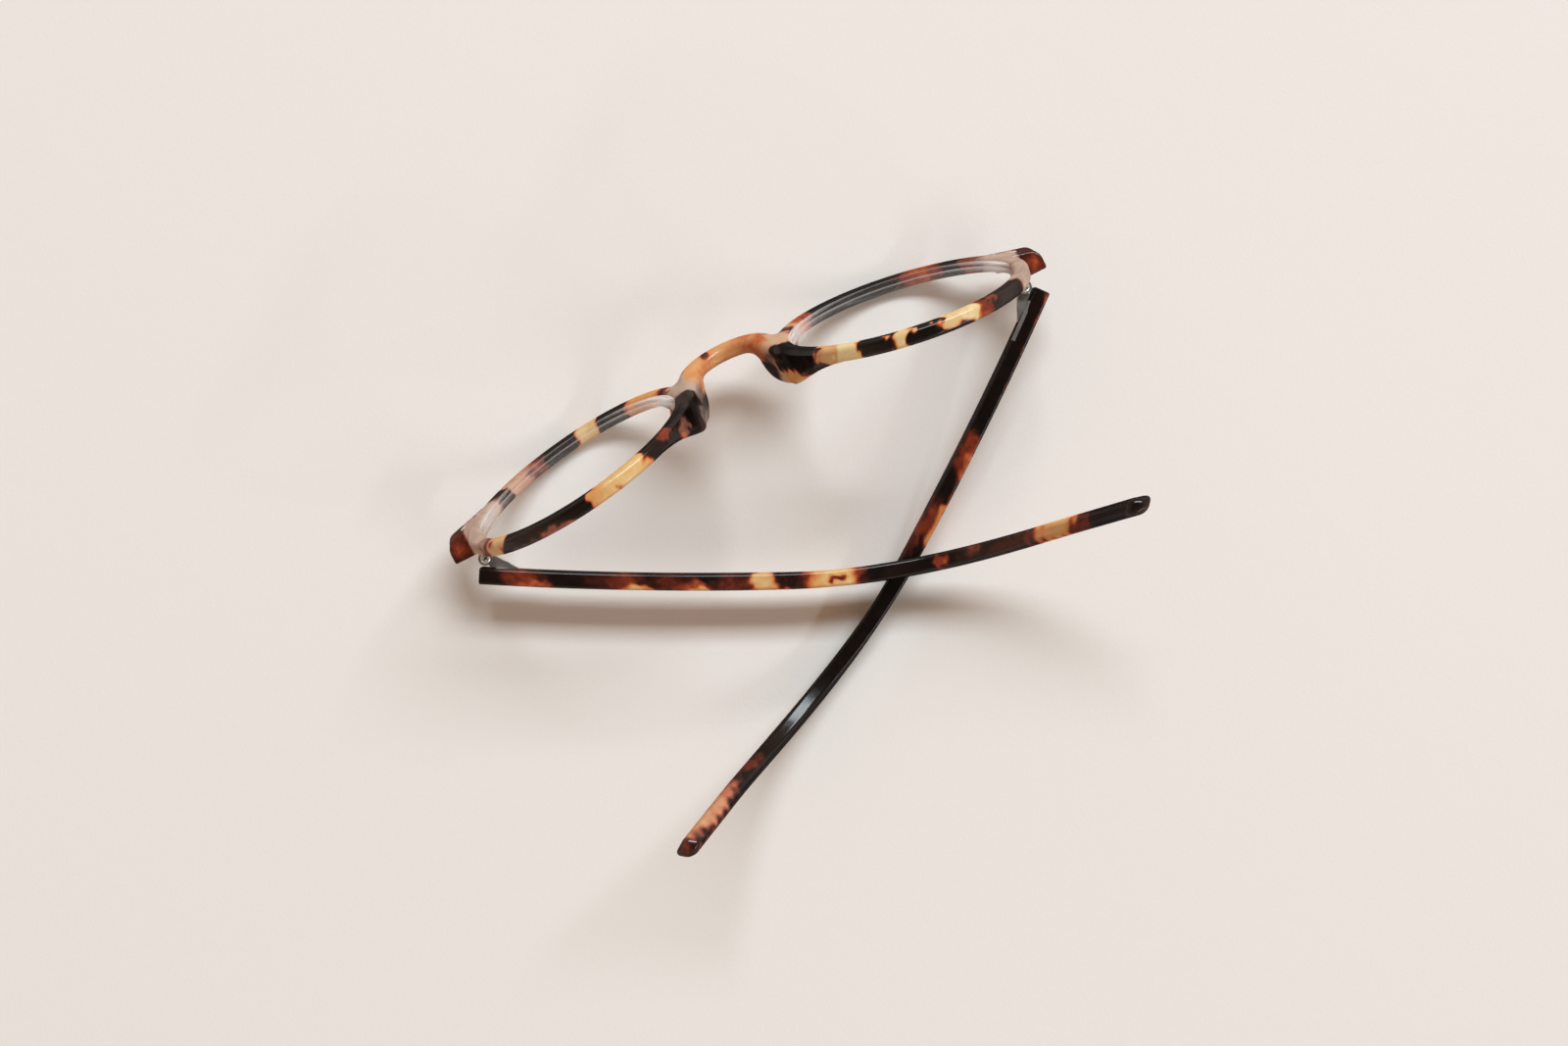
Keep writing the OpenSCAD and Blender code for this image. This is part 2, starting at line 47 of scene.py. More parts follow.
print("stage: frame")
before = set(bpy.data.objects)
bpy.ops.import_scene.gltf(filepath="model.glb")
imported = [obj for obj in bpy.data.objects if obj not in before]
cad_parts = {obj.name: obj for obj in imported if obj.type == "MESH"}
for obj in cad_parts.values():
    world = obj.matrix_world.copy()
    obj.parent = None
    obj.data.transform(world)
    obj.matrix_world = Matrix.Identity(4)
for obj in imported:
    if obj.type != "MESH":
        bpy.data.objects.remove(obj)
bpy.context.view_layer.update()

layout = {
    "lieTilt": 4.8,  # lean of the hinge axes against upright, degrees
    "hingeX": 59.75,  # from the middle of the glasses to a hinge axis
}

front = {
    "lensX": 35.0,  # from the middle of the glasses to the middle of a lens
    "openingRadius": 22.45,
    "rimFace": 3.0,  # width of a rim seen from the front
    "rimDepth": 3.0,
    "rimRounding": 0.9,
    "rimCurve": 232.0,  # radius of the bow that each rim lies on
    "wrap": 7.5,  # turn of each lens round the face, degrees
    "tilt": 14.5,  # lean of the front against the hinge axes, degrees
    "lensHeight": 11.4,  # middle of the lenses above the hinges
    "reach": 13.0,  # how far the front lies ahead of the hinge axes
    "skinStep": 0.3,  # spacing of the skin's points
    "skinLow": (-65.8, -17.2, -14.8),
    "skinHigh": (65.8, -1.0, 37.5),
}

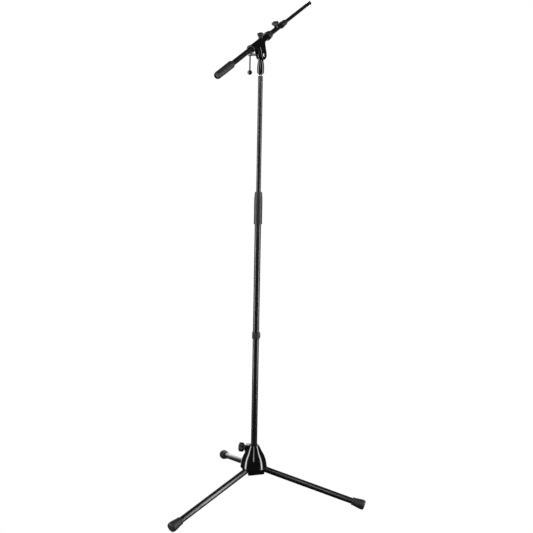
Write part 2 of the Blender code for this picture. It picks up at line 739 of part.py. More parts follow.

_____

From the data above, extract every line in its exact form.

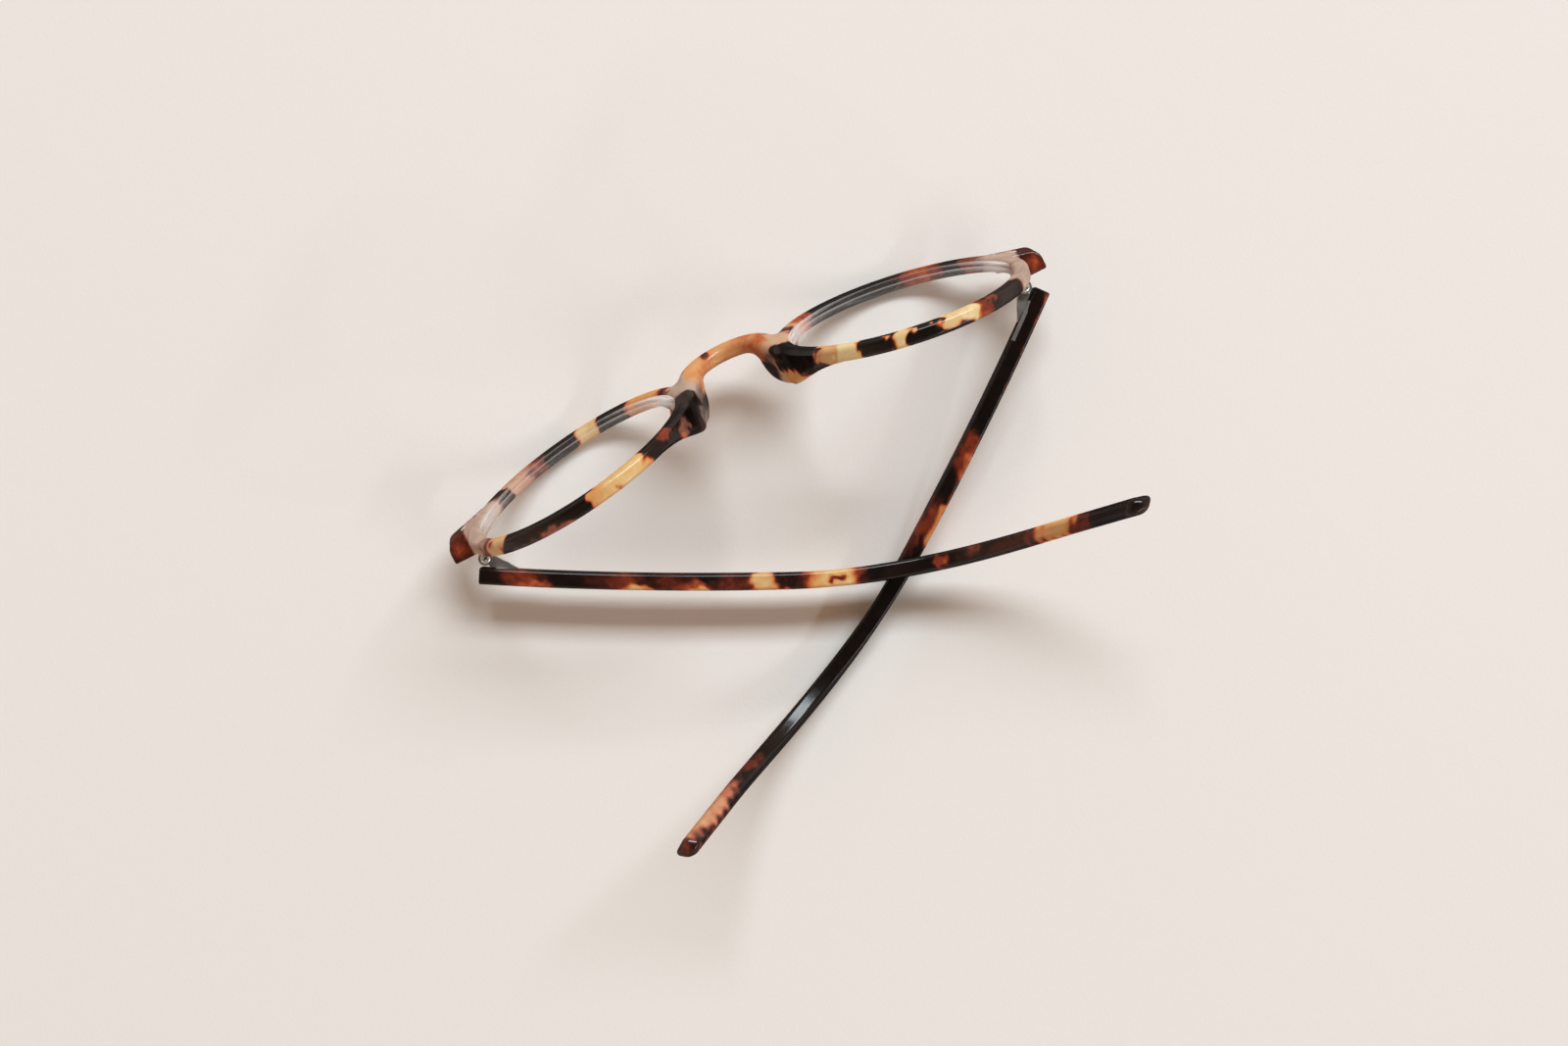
Keep writing the OpenSCAD and Blender code for this image. This is part 2, starting at line 47 of scene.py. More parts follow.
print("stage: frame")
before = set(bpy.data.objects)
bpy.ops.import_scene.gltf(filepath="model.glb")
imported = [obj for obj in bpy.data.objects if obj not in before]
cad_parts = {obj.name: obj for obj in imported if obj.type == "MESH"}
for obj in cad_parts.values():
    world = obj.matrix_world.copy()
    obj.parent = None
    obj.data.transform(world)
    obj.matrix_world = Matrix.Identity(4)
for obj in imported:
    if obj.type != "MESH":
        bpy.data.objects.remove(obj)
bpy.context.view_layer.update()

layout = {
    "lieTilt": 4.8,  # lean of the hinge axes against upright, degrees
    "hingeX": 59.75,  # from the middle of the glasses to a hinge axis
}

front = {
    "lensX": 35.0,  # from the middle of the glasses to the middle of a lens
    "openingRadius": 22.45,
    "rimFace": 3.0,  # width of a rim seen from the front
    "rimDepth": 3.0,
    "rimRounding": 0.9,
    "rimCurve": 232.0,  # radius of the bow that each rim lies on
    "wrap": 7.5,  # turn of each lens round the face, degrees
    "tilt": 14.5,  # lean of the front against the hinge axes, degrees
    "lensHeight": 11.4,  # middle of the lenses above the hinges
    "reach": 13.0,  # how far the front lies ahead of the hinge axes
    "skinStep": 0.3,  # spacing of the skin's points
    "skinLow": (-65.8, -17.2, -14.8),
    "skinHigh": (65.8, -1.0, 37.5),
}

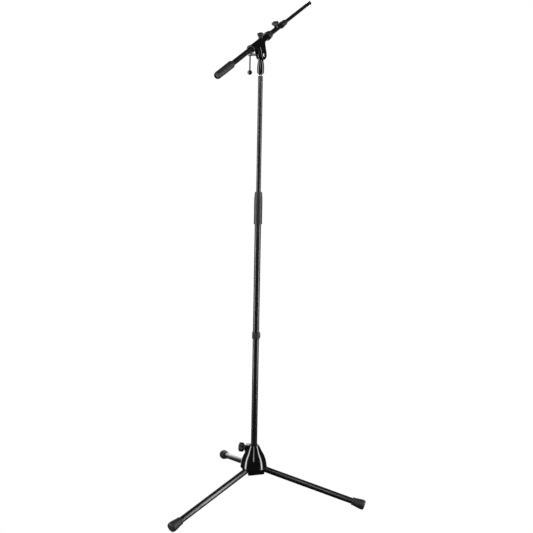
Write part 2 of the Blender code for this picture. It picks up at line 739 of part.py. More parts follow.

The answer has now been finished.